Even if Debtor had alleged additional facts, the case law, as stated above, does not support the rescission of a reaffirmation agreement once the deadline as stated in § 524(c)(4) has passed. Nor does case law support setting aside a discharge order so as to revive a debtor's ability to rescind or enter into a reaffirmation agreement, in light of the overall requirements of § 524(c) and the specific statutory deadline contained in § 524(c)(4). See Rigal, 254 B.R. at 148 (reasoning that "these provisions [§§ 524(c) and (d) of the Bankruptcy Code] are meaningless if there is the simple expedient of vacating the discharge order and reentering it to allow a Debtor to enter into a reaffirmation agreement" and noting that a number of courts agree "it is improper to vacate an order of discharge to allow the debtor to enter into a reaffirmation agreement.") (citing In re Brinkman, 123 B.R. 611 (Bankr. N.D. Ind. 1991); In re Leiter, 109 B.R. 922 (Bankr.N.D. Ind., 1990); Matter of McQuality, 5 B.R. 302 (Bankr. S.D. Ohio 1980); In re Burgett, 95 B.R. 524 (Bankr.S.D.Ohio 1988); In re Gruber, 22 B.R. 768 (Bankr. N.D. Ohio 1982)).

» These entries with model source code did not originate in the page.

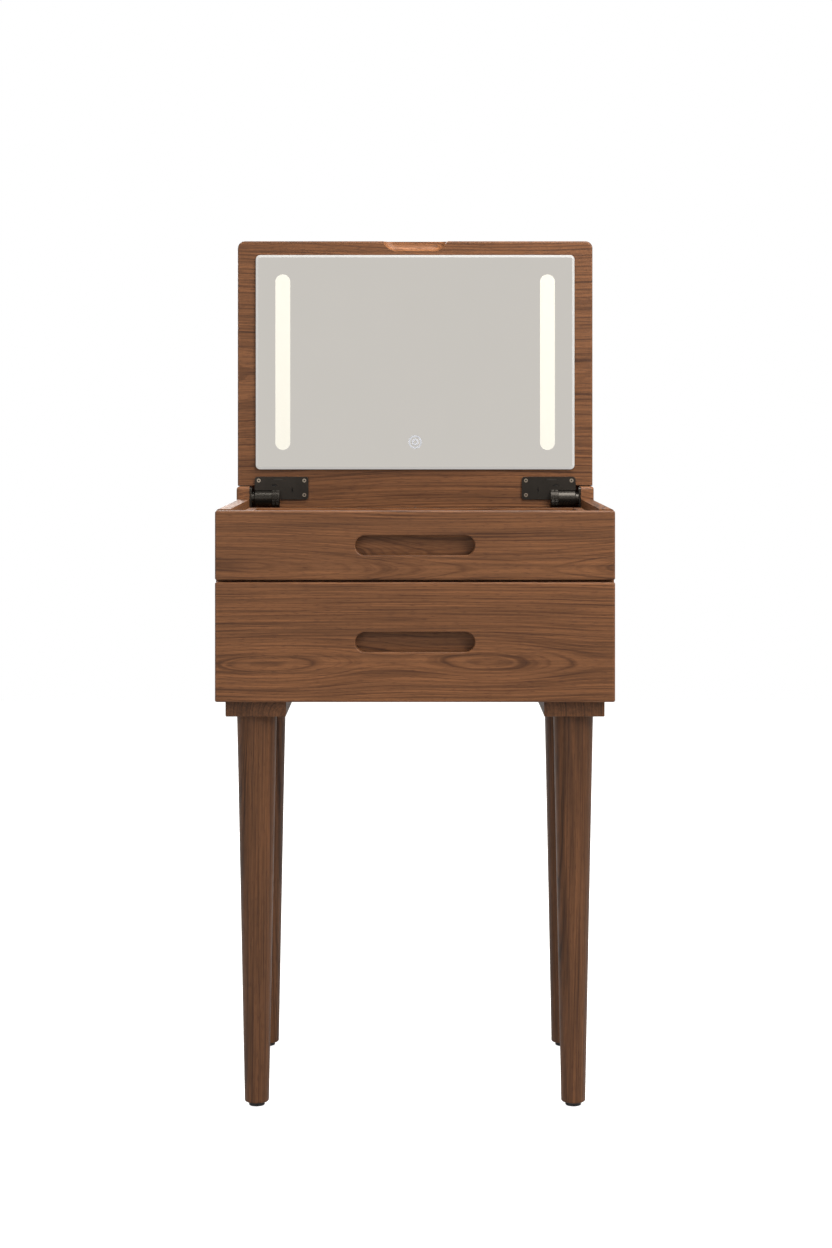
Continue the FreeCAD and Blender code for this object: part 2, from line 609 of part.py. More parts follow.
def lid_cuts():
    """Corner notches with their coves, barrel pockets, the light box recess, the lead's hole and the scoop."""
    low_z = AXIS_Z - REAR_OVERHANG
    axis = Vector(0, AXIS_Y, AXIS_Z)
    housing_x = TONGUE_X - HOUSING_L - COLLAR_GAP / 2
    collar_x = TONGUE_X - HOUSING_L - COLLAR_GAP - COLLAR_L - COLLAR_GAP
    recess_x = MIRROR_X - MIRROR_LAP
    tools = [scoop_tool(),
             pane(recess_x, MIRROR_Z + MIRROR_LAP, MIRROR_TOP_Z - MIRROR_LAP, LID_FACE_Y,
                  LID_FACE_Y + RECESS_D, MIRROR_CORNER_R),
             rod(LEAD_HOLE_R, Vector(0, LEAD_Y, low_z), UP, MIRROR_Z + MIRROR_LAP - low_z + 1),
             rod(INLET_R, Vector(0, LEAD_Y, low_z), UP, INLET_L)]
    for side in (LEFT, RIGHT):
        out = Vector(side, 0, 0)
        tools.append(side_box(side, TONGUE_X, SIDE_X, LID_FACE_Y, LID_BACK_Y, low_z, AXIS_Z + SHOULDER))
        tools.append(rod(COVE_R, axis + out * TONGUE_X, out, SIDE_X - TONGUE_X))
        for radius, x0, x1 in ((COLLAR_R, collar_x, housing_x), (BARREL_R, housing_x, TONGUE_X)):
            pocket_r = radius + BARREL_POCKET_GAP
            tools.append(rod(pocket_r, axis + out * x0, out, x1 - x0))
            tools.append(side_box(side, x0, x1, LID_FACE_Y, LID_FACE_Y + pocket_r, low_z, AXIS_Z))
    return tools


def mirror_glass():
    """The bevelled glass that stands proud of the lid."""
    face_y = LID_FACE_Y - MIRROR_T
    slab = pane(MIRROR_X, MIRROR_Z, MIRROR_TOP_Z, face_y + BEVEL_H, LID_FACE_Y, MIRROR_CORNER_R)
    wide = pane_wire(MIRROR_X, MIRROR_Z, MIRROR_TOP_Z, face_y + BEVEL_H, MIRROR_CORNER_R)
    narrow = pane_wire(MIRROR_X - BEVEL_W, MIRROR_Z + BEVEL_W, MIRROR_TOP_Z - BEVEL_W, face_y,
                       MIRROR_CORNER_R - BEVEL_W)
    bevel = Part.makeLoft([wide, narrow], True, True)
    return slab.fuse(bevel)


def window(side):
    """A light window with full-round ends, flush in the glass."""
    r = WINDOW_W / 2
    z0 = MIRROR_Z + WINDOW_END
    z1 = MIRROR_TOP_Z - WINDOW_END
    y0 = LID_FACE_Y - MIRROR_T
    x = side * WINDOW_X
    bar = box(x - r, x + r, y0, LID_FACE_Y, z0 + r, z1 - r)
    ends = [rod(r, Vector(x, y0, z), Vector(0, 1, 0), MIRROR_T) for z in (z0 + r, z1 - r)]
    return bar.fuse(ends).removeSplitter()


def led_bar(side):
    """A strip of LEDs behind a light window."""
    back_y = LID_FACE_Y + RECESS_D - TRAY_T
    z0 = MIRROR_Z + WINDOW_END + LED_BAR_SHORTER / 2
    z1 = MIRROR_TOP_Z - WINDOW_END - LED_BAR_SHORTER / 2
    x = side * WINDOW_X
    half = LED_BAR_W / 2
    strip = box(x - half, x + half, back_y - LED_BAR_T, back_y, z0, z1)
    count = int((z1 - z0) // LED_PITCH)
    chips = []
    for z in spread(z0, z1, count, LED_PITCH / 2):
        chips.append(box(x - LED_SIZE / 2, x + LED_SIZE / 2, back_y - LED_BAR_T - LED_H, back_y - LED_BAR_T,
                         z - LED_SIZE / 2, z + LED_SIZE / 2))
    return strip.fuse(chips)


def ring(outer_r, inner_r, y, depth, z):
    """A flat ring that faces -Y."""
    start = Vector(0, y, z)
    forward = Vector(0, 1, 0)
    return rod(outer_r, start, forward, depth).cut(rod(inner_r, start, forward, depth))


LEAD_Y = LID_FACE_Y + RECESS_D - TRAY_T - MODULE_T / 2


def build_lid():
    """The lid's board, glass, lights and touch parts."""
    tray_back_y = LID_FACE_Y + RECESS_D
    tray_in_y = tray_back_y - TRAY_T
    icon_z = MIRROR_Z + ICON_UP
    lap = MIRROR_LAP + TRAY_FIT
    glass = mirror_glass()
    windows = {name: window(side) for name, side in SIDES}
    icon = [ring(ICON_R, ICON_R - ICON_RING, LID_FACE_Y - MIRROR_T, ICON_D, icon_z),
            ring(ICON_INNER_R, ICON_INNER_R - ICON_RING, LID_FACE_Y - MIRROR_T, ICON_D, icon_z)]
    keep("mirror_glass", drill(glass, list(windows.values()) + icon))
    keep("touch_icon", icon)

    module = box(-MODULE_W / 2, MODULE_W / 2, tray_in_y - MODULE_T, tray_in_y, icon_z - MODULE_L / 2,
                 icon_z + MODULE_L / 2)
    sensor = rod(SENSOR_R, Vector(0, LID_FACE_Y, icon_z), Vector(0, 1, 0), tray_in_y - MODULE_T - LID_FACE_Y)
    module = module.fuse(sensor)
    inlet_z = AXIS_Z - REAR_OVERHANG
    lead_start = inlet_z + INLET_L
    lead = rod(LEAD_R, Vector(0, LEAD_Y, lead_start), UP, icon_z - MODULE_L / 2 - lead_start)
    wires = [lead]
    for side in (LEFT, RIGHT):
        start = Vector(side * MODULE_W / 2, tray_in_y - WIRE_R, icon_z)
        wires.append(rod(WIRE_R, start, Vector(side, 0, 0), WINDOW_X - LED_BAR_W / 2 - MODULE_W / 2))
    tray = pane(MIRROR_X - lap, MIRROR_Z + lap, MIRROR_TOP_Z - lap, LID_FACE_Y, tray_back_y,
                MIRROR_CORNER_R - TRAY_FIT)
    hollow = pane(MIRROR_X - lap - TRAY_T, MIRROR_Z + lap + TRAY_T, MIRROR_TOP_Z - lap - TRAY_T, LID_FACE_Y,
                  tray_in_y, MIRROR_CORNER_R - TRAY_FIT - TRAY_T)
    lead_hole = rod(LEAD_HOLE_R, Vector(0, LEAD_Y, MIRROR_Z), UP, MIRROR_LAP + TRAY_FIT + 2 * TRAY_T)
    keep("mirror_light_box", tray.cut([hollow, lead_hole]))
    keep("touch_module", module)
    keep("mirror_wiring", wires)
    inlet = rod(INLET_R, Vector(0, LEAD_Y, inlet_z), UP, INLET_L)
    keep("power_inlet", inlet.cut(rod(INLET_BORE_R, Vector(0, LEAD_Y, inlet_z), UP, INLET_BORE_L)))
    for name, side in SIDES:
        keep(name + "_light_window", windows[name])
        keep(name + "_led_bar", led_bar(side))
    return drill(lid_blank(), lid_cuts())


# Hinges --------------------------------------------------------------------------------------------

def hinge_leaf(side):
    """The leaf and the collar that turns with it, cut back round the fixed housing."""
    axis = Vector(0, AXIS_Y, AXIS_Z)
    out = Vector(side, 0, 0)
    end_x = TONGUE_X - LEAF_L
    housing_x = TONGUE_X - HOUSING_L - COLLAR_GAP
    collar_x = housing_x - COLLAR_L
    plate = side_box(side, end_x, TONGUE_X, LID_FACE_Y - LEAF_T, LID_FACE_Y, AXIS_Z - LEAF_DOWN,
                     AXIS_Z + LEAF_UP)
    plate = rounded(plate, LEAF_CORNER_R,
                    lambda b: b.YMax - b.YMin > LEAF_T / 2 and b.XMax - b.XMin < 1e-3 and b.ZMax - b.ZMin < 1e-3)
    clear = rod(BARREL_R + LEAF_HOUSING_GAP, axis + out * housing_x, out, HOUSING_L + COLLAR_GAP)
    below = side_box(side, housing_x, TONGUE_X, LID_FACE_Y - LEAF_T, LID_FACE_Y, AXIS_Z - LEAF_DOWN, AXIS_Z)
    collar = rod(COLLAR_R, axis + out * collar_x, out, COLLAR_L)
    marks = [rod(LEAF_MARK_R, Vector(side * x, LID_FACE_Y - LEAF_T, AXIS_Z + LEAF_UP - LEAF_CORNER_R),
                 Vector(0, 1, 0), LEAF_MARK_R)
             for x in (end_x + LEAF_MARKS[0], end_x + LEAF_MARKS[1])]
    slots = [side_box(side, end_x + along, end_x + along + width, LID_FACE_Y - LEAF_T, LID_FACE_Y,
                      AXIS_Z + LEAF_UP - down - height, AXIS_Z + LEAF_UP - down)
             for along, down, width, height in (LEAF_SLOT, LEAF_KEYWAY)]
    bore = rod(SHAFT_R, axis + out * collar_x, out, COLLAR_L)
    return plate.cut([clear, below]).fuse(collar).cut(marks + slots + [bore])


def leaf_screw_places(side):
    """Where the leaf's three screws go, near its corners away from the barrel."""
    near_x = TONGUE_X - LEAF_L + LEAF_SCREW_ENDS[0]
    far_x = TONGUE_X - LEAF_SCREW_ENDS[1]
    high_z = AXIS_Z + LEAF_UP - LEAF_SCREW_DOWN
    spots = ((near_x, high_z), (far_x, high_z), (near_x, AXIS_Z + LEAF_SCREW_UP))
    return [Vector(side * x, LID_FACE_Y - LEAF_T, z) for x, z in spots]


def hinge_base(side):
    """The fixed housing, its neck and the plate on the side panel."""
    axis = Vector(0, AXIS_Y, AXIS_Z)
    out = Vector(side, 0, 0)
    plate_x = INNER_X - PLATE_T
    housing_x = TONGUE_X - HOUSING_L
    housing = rod(BARREL_R, axis + out * housing_x, out, HOUSING_L)
    housing = housing.makeChamfer(HOUSING_CHAMFER, [e for e in housing.Edges
                                        if in_plane(side * e.BoundBox.XMin, side * e.BoundBox.XMax, TONGUE_X)])
    neck = rod(NECK_R, axis + out * TONGUE_X, out, plate_x - TONGUE_X)
    plate = side_box(side, plate_x, INNER_X, POST_Y + PLATE_INSET, AXIS_Y + PLATE_BEHIND, AXIS_Z - PLATE_DOWN,
                     POST_TOP_Z - PLATE_INSET)
    plate = rounded(plate, PLATE_CORNER_R, lambda b: b.XMax - b.XMin > PLATE_T / 2)
    room = rod(BARREL_R - HOUSING_WALL, axis + out * (housing_x + HOUSING_WALL), out,
               HOUSING_L - 2 * HOUSING_WALL)
    bore = rod(SHAFT_R + SHAFT_FIT, axis + out * housing_x, out, HOUSING_WALL)
    return housing.fuse([neck, plate]).cut([room, bore])


def hinge_shaft(side):
    """The shaft, fixed in the collar and turning in the housing."""
    collar_x = TONGUE_X - HOUSING_L - COLLAR_GAP - COLLAR_L
    length = COLLAR_L + COLLAR_GAP + HOUSING_L - HOUSING_WALL - SHAFT_END_GAP
    return rod(SHAFT_R, Vector(side * collar_x, AXIS_Y, AXIS_Z), Vector(side, 0, 0), length)


def friction_discs(side):
    """The discs that grip the shaft inside a housing."""
    start_x = TONGUE_X - HOUSING_L + HOUSING_WALL
    step = (HOUSING_L - 2 * HOUSING_WALL) / DISC_COUNT
    discs = []
    for i in range(DISC_COUNT):
        out = Vector(side, 0, 0)
        place = Vector(0, AXIS_Y, AXIS_Z) + out * (start_x + step * (i + 0.5) - DISC_T / 2)
        disc = rod(DISC_R, place, out, DISC_T)
        discs.append(disc.cut(rod(SHAFT_R + SHAFT_FIT, place, out, DISC_T)))
    return discs


def base_screw_places(side):
    """Where the hinge base's screws go, in the corners of its plate."""
    inset = PLATE_SCREW_INSET
    return [Vector(side * (INNER_X - PLATE_T), y, z)
            for y in (POST_Y + PLATE_INSET + inset, AXIS_Y + PLATE_BEHIND - inset)
            for z in (AXIS_Z - PLATE_DOWN + inset, POST_TOP_Z - PLATE_INSET - inset)]


def build_hinges(lid):
    """Both hinges and their screws. Returns the lid with its screw holes, and the base screws."""
    leaf_screws = []
    leaf_sockets = []
    base_screws = []
    for side in (LEFT, RIGHT):
        leaf_screws += [screw(LEAF_SCREW, p, Vector(0, 1, 0)) for p in leaf_screw_places(side)]
        leaf_sockets += [socket(p, Vector(0, 1, 0)) for p in leaf_screw_places(side)]
        base_screws += [screw(SMALL_SCREW, p, Vector(side, 0, 0)) for p in base_screw_places(side)]
    for name, side in SIDES:
        keep(name + "_hinge_leaf", drill(hinge_leaf(side), leaf_screws))
        keep(name + "_hinge_base", drill(hinge_base(side), base_screws))
    keep("hinge_shafts", [hinge_shaft(side) for side in (LEFT, RIGHT)])
    keep("hinge_friction_discs", friction_discs(LEFT) + friction_discs(RIGHT))
    keep("hinge_base_screws", base_screws)
    keep("hinge_leaf_screws", [s.cut(h) for s, h in zip(leaf_screws, leaf_sockets)])
    keep("lid_panel", drill(lid, leaf_screws))
    return base_screws


def build_all():
    """Every node of the table."""
    pins = build_carcass_and_base()
    build_drawer("lower", BOX_Z, LOWER_FRONT_H, FLOOR_Z, DIVIDER_Z - LOWER_BOX_DROP)
    build_drawer("upper", UPPER_Z, UPPER_FRONT_H, DIVIDER_TOP_Z, SIDE_TOP_Z - UPPER_BOX_DROP)
    rail_screws = build_cabinet_rails()
    base_screws = build_hinges(build_lid())
    for name, side in SIDES:
        keep(name + "_side_panel", drill(side_panel(side), pins + rail_screws + base_screws))


build_all()
os.makedirs("parts", exist_ok=True)
for node, shape in NODES.items():
    shape.exportStep("parts/" + node + ".step")
    print(node, "solids", len(shape.Solids), "valid", shape.isValid(), "volume", round(shape.Volume, 1))
print(len(NODES), "nodes")
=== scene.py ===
import math

import bmesh
import bpy
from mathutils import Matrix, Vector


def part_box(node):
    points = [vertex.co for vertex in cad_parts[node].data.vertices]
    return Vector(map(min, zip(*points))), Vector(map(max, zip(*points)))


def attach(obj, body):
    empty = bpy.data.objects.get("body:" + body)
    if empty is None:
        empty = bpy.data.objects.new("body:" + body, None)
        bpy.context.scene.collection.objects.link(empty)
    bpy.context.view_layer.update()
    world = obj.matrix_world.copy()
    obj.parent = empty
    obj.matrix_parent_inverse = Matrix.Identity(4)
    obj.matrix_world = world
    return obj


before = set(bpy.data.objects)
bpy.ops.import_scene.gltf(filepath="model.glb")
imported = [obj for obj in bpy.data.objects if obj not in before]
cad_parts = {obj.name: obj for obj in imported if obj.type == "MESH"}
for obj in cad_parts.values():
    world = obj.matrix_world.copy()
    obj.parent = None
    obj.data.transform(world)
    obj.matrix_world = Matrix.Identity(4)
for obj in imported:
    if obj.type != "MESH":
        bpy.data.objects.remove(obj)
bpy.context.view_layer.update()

# Lengths are in metres and colours are linear.
AXIS_INDEX = {"X": 0, "Y": 1, "Z": 2}
WHITE = (1.0, 1.0, 1.0)

# Oiled walnut, from early wood to late wood, and its pores.
WOOD_LIGHT = (0.132, 0.0530, 0.0200)
WOOD_MID = (0.100, 0.0390, 0.0140)
WOOD_DARK = (0.044, 0.0155, 0.0050)
WOOD_PORE = (0.030, 0.0100, 0.0035)
WOOD_COLOURS = ((0.0, WOOD_LIGHT), (0.34, WOOD_MID), (1.0, WOOD_DARK))

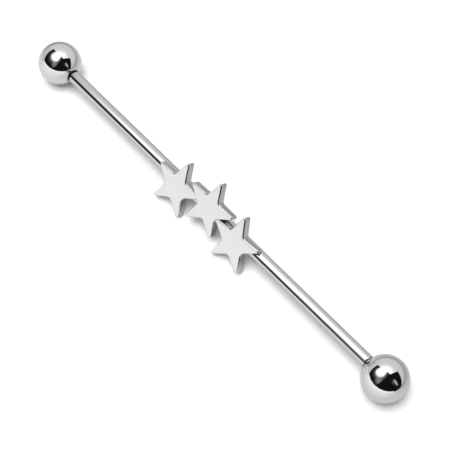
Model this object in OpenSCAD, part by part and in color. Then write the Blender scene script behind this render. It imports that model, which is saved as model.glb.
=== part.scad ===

In sum, it is clear that the rescission of the Reaffirmation Agreement is the reason for Debtor's request to set aside the Order Discharging Debtor. However, in light of the facts and the law as stated above, setting aside the Order Discharging Debtor for the purpose of reviving Debtor's ability to rescind the Reaffirmation Agreement would contradict the language and purpose of § 524(c)(4), and this Court declines to do so. Accordingly, it is hereby ORDERED that Debtor's Motion for Expedited Hearing is DENIED. It is further
ORDERED that Debtor's Motion to Set Aside Order Granting Discharge Temporarily to Allow Debtor to Rescind Reaffirmation Agreement is DENIED. IT IS SO ORDERED.